What you should do: In the material below, identify each line bearing the word "parts". Reproduce those lines.

Source data:
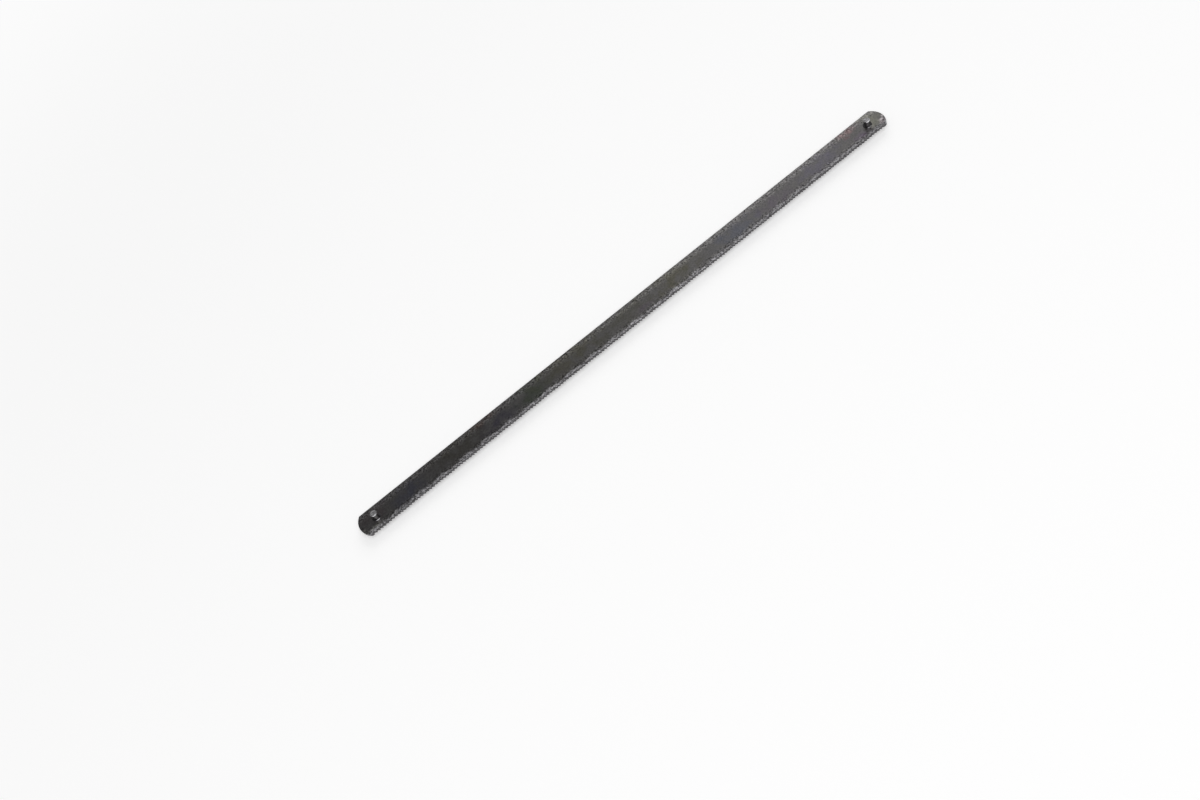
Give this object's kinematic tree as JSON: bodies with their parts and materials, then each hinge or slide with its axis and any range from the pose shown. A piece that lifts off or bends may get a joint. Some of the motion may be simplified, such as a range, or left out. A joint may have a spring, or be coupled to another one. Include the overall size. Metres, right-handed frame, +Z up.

--

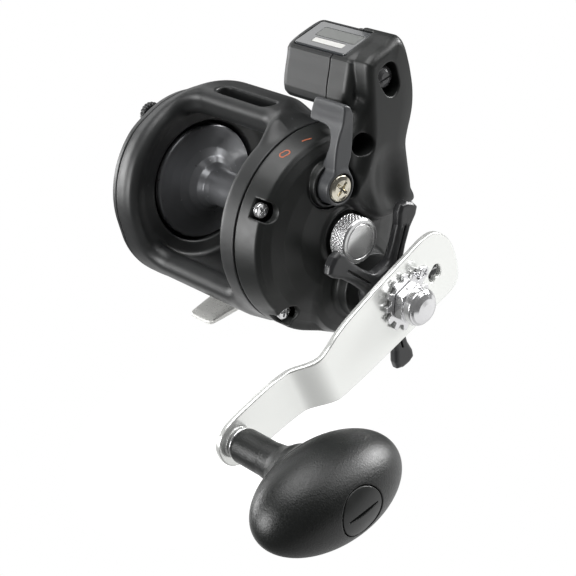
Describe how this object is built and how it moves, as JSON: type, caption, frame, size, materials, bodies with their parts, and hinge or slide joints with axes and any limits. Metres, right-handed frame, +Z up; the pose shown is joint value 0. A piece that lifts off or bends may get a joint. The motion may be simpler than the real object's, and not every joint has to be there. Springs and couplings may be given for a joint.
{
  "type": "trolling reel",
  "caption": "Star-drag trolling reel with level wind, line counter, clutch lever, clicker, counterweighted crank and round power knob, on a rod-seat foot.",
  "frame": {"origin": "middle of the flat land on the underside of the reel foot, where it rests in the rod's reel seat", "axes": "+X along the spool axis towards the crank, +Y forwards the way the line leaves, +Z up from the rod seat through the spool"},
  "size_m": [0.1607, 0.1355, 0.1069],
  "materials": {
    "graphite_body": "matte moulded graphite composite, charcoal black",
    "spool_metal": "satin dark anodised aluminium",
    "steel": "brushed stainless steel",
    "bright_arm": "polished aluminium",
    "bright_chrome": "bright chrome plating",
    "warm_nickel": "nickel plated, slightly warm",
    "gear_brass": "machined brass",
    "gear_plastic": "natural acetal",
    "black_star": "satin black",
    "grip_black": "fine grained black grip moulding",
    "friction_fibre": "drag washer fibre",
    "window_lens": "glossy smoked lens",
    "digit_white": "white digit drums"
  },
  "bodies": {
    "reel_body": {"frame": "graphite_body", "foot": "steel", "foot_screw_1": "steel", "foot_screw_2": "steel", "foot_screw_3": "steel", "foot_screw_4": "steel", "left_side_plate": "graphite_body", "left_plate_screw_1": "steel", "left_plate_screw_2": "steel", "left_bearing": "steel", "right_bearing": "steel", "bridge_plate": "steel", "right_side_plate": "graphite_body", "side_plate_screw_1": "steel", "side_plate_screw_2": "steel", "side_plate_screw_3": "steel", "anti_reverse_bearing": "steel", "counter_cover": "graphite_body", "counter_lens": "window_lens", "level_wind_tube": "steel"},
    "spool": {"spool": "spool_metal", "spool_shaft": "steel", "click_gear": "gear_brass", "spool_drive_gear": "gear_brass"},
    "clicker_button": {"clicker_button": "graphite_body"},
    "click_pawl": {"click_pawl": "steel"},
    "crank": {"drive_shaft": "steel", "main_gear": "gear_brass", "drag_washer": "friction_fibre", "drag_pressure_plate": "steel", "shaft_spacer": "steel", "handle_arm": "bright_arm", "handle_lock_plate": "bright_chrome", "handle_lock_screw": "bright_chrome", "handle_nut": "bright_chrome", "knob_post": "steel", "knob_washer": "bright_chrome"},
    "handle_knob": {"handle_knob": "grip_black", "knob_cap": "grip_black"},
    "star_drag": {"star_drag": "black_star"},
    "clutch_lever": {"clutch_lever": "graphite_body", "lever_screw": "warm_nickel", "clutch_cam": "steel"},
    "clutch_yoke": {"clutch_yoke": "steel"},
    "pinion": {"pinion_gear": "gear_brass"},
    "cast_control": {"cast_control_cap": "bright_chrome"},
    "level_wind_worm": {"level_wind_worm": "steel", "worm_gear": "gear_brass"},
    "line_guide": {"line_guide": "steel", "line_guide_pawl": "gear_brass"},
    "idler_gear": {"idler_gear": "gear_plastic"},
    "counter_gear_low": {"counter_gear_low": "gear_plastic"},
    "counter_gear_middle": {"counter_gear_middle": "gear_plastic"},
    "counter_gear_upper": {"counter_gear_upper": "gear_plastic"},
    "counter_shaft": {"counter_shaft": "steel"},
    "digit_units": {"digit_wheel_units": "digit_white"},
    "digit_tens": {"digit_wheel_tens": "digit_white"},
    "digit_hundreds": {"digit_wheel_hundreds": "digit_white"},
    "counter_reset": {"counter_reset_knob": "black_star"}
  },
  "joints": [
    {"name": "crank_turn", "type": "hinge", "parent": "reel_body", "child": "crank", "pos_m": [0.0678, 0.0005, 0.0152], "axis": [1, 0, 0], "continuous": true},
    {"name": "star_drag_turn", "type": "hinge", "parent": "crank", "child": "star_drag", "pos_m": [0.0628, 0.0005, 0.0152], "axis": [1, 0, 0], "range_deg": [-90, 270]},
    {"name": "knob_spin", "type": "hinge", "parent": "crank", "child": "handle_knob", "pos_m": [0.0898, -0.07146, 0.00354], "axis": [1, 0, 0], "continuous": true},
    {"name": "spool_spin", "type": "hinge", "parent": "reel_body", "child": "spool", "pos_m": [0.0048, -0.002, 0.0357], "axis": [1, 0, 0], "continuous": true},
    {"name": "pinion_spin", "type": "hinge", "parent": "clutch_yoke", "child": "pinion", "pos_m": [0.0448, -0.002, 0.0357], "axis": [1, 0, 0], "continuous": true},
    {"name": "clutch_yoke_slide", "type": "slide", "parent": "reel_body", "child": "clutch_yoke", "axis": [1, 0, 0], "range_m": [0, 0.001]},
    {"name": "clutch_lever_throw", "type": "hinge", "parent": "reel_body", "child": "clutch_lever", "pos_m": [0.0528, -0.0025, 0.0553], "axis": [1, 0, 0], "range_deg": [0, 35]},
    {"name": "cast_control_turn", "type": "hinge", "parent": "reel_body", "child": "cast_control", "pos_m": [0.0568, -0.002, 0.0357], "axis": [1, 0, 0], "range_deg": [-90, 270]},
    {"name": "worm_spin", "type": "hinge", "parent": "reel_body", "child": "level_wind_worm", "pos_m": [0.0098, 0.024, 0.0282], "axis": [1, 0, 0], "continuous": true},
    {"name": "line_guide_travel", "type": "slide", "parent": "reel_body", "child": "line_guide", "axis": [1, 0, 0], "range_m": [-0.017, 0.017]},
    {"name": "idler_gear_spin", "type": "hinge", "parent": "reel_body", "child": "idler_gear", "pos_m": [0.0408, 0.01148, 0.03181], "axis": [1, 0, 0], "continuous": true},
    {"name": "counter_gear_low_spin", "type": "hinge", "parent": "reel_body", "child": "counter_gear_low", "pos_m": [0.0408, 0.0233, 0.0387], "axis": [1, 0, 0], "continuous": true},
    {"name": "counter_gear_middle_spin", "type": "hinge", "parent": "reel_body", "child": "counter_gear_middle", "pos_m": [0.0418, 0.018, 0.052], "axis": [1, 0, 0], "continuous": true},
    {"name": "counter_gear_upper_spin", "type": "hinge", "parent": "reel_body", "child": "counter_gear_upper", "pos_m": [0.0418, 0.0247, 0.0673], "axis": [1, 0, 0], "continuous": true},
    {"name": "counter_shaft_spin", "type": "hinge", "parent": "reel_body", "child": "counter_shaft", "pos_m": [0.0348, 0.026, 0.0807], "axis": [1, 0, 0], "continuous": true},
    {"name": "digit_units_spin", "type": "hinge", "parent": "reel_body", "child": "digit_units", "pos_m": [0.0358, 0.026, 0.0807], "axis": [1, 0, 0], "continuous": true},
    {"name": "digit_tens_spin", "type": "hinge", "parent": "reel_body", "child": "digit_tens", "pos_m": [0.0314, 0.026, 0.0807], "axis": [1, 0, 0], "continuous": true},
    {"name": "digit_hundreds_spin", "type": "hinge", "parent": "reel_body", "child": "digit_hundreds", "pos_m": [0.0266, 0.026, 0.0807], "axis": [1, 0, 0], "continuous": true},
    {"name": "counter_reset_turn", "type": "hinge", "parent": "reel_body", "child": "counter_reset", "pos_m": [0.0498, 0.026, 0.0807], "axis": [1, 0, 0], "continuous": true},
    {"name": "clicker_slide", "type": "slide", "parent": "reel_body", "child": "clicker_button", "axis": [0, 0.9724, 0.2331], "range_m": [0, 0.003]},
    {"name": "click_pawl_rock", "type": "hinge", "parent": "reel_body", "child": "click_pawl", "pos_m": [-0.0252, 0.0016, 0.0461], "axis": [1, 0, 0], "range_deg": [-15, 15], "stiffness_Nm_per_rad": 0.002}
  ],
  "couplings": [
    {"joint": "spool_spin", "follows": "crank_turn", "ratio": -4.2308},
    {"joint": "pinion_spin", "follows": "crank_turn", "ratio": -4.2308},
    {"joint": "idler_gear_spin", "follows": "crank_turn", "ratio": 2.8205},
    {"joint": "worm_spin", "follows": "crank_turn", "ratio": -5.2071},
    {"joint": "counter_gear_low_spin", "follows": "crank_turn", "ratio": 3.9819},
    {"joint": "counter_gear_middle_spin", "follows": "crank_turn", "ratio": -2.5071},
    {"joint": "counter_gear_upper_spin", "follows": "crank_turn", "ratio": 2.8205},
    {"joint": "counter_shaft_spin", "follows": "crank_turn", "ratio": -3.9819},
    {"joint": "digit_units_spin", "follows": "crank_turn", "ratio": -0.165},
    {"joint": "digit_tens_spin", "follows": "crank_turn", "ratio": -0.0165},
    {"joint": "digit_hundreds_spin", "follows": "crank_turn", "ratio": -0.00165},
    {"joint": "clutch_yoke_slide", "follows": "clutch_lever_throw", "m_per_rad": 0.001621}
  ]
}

Written solution:
Give this object's kinematic tree as JSON: bodies with their parts and materials, then each hinge or slide with its axis and any range from the pose shown. A piece that lifts off or bends may get a joint. Some of the motion may be simplified, such as a range, or left out. A joint may have a spring, or be coupled to another one. Include the overall size. Metres, right-handed frame, +Z up.
Describe how this object is built and how it moves, as JSON: type, caption, frame, size, materials, bodies with their parts, and hinge or slide joints with axes and any limits. Metres, right-handed frame, +Z up; the pose shown is joint value 0. A piece that lifts off or bends may get a joint. The motion may be simpler than the real object's, and not every joint has to be there. Springs and couplings may be given for a joint.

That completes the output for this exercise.